In his search for answers, Dolph busts into a tattoo parlor and beats up its occupants with a baseball bat…
…garrotes the Russian arms dealer at his home…
…and invades the Russian consulate, where he shoots a security guard and holds hostage a diplomat (who gets shot in the gut during the standoff). Why do I get the feeling that in twenty years, every hack online film writer will be lauding this movie as a brilliant satire?
For her part, the Internal Affairs woman tracks down the dead kidnapper’s apartment. Inside, she and Dolph find a collection of clippings about Dolph and his son Mikey, whose death announcement states that he “lost his life in a tragic way”. As opposed to what, an hilarious way?
Along the way, Dolph’s truck gets stolen (off-screen), so he has to ride along with the cop-watcher. At least the truck thief also fixed her fender.
Just as their investigation heats up, Dolph’s jerk-ass ex-partner arrests him and accuses him of being in cahoots with the kidnapper.
In the interrogation room, he presents damning evidence implicating Dolph himself in the plot. Being a jerk-ass, the cop also brings up how Dolph’s wife left him for another cop after a drunk driver who was also a cop killed Dolph’s son (who was not a cop).
All the while, Dolph compulsively checks his watch as precious seconds tick away…
…then tick back and away again. This should be a major stroke of luck for Dolph, as the ticking time bomb seems to have gotten stuck between 1:06:59 and 1:06:56, but alas, this is just an editing blunder. Apparently, rather than re-shoot the cheapest and easiest shot in the whole film, the editors simply recycled the same clip and sped it up. They would have gotten away with it, too, were there not, you know, a clock in the shot – a shot whose sole purpose is to show the passage of time – in a movie called Countdown.
Dolph escapes by knocking out his interrogator, then beating up a lot of other cops…
…including Captain Kane, who goozles him in vain.
Once out, he and the woman search an address they got from the bomb-maker. And he got it from a paycheck the kidnapper signed over to him. Buying a bomb with a check is the norm in Russia, I assume. If only the kidnapper had demanded his ransom in the form of a check, they could have caught him alive.
The kidnapper’s place of work, some kind of mill, turns out to be a dead end. Speaking of dead, the Russian arms dealer shows up and accidentally blows himself up with a grenade, losing his life (but not in a tragic way).

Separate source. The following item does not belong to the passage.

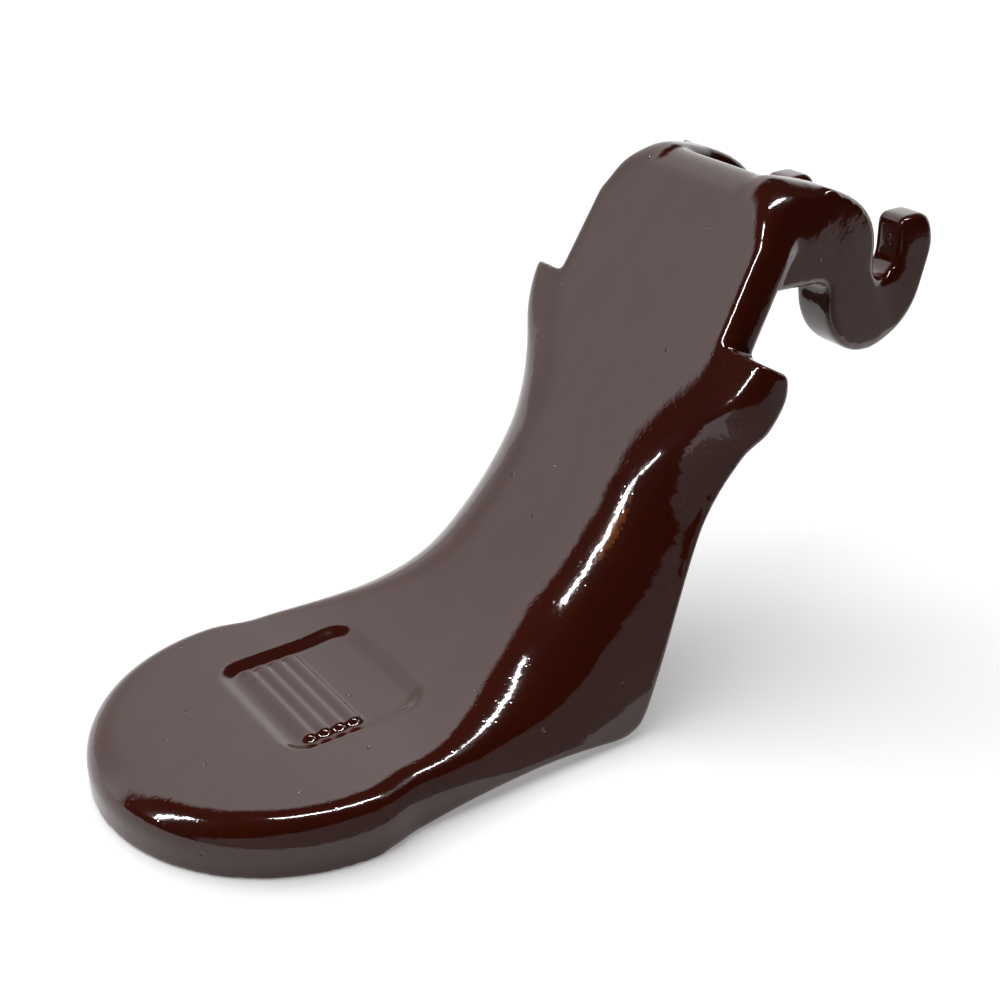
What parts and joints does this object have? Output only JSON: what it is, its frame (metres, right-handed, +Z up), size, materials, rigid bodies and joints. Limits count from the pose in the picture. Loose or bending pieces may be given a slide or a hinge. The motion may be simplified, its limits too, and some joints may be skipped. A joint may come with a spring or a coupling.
{
  "type": "drinking bowl press paddle",
  "caption": "Round muzzle-operated press paddle of a livestock drinking bowl, curving up to a shank with two rear hooks that hang on a pivot pin; glossy brown enamelled cast iron.",
  "frame": {"origin": "under the middle of the casting's box, on the ground plane it stands on", "axes": "+Z up, the paddle points along -Y and the pivot hooks along +Y, X = 0 is the mirror plane"},
  "size_m": [0.0846, 0.2032, 0.112],
  "materials": {
    "enamel": "high-gloss dark red-brown vitreous enamel on cast iron, slight orange peel",
    "enamel_panel": "high-gloss dark red-brown vitreous enamel pooled in a cast recess"
  },
  "bodies": {
    "root": {"paddle_nose": "enamel", "paddle_rim": "enamel", "panel_floor": "enamel_panel", "panel_bars": "enamel_panel", "left_cheek": "enamel", "right_cheek": "enamel", "throat_plate": "enamel", "left_heel": "enamel", "right_heel": "enamel", "left_flank": "enamel", "right_flank": "enamel", "shank_plate": "enamel", "shoulder_web": "enamel", "left_ear": "enamel", "right_ear": "enamel", "upper_plate": "enamel", "crown": "enamel", "left_arm": "enamel", "right_arm": "enamel", "left_hook": "enamel", "right_hook": "enamel"}
  },
  "joints": []
}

Now the good cops have to rush to police headquarters, where the kidnapper briefly worked as a custodian, planted evidence to frame Dolph for some unfathomable reason, and hid the boy.
Dolph finds the boy and frees him from his Phantom Menace C-3PO costume before it detonates.

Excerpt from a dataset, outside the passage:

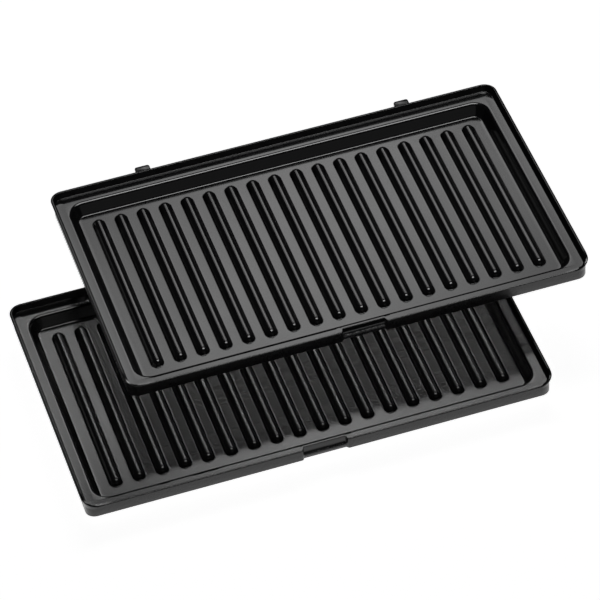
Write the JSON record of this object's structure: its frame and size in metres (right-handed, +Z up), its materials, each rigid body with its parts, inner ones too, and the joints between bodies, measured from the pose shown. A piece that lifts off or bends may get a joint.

So in the end, Dolph saves the kid…
…earns Kane’s respect…
…and punches out his ex-partner. So it was all worth it.
Then again, when you factor in the damage done to police headquarters, the lawsuit money the PD will have to pay to Dolph’s victims, the international incident at the Russian consulate, and the dead officer and security guard, maybe they should have just paid the ransom.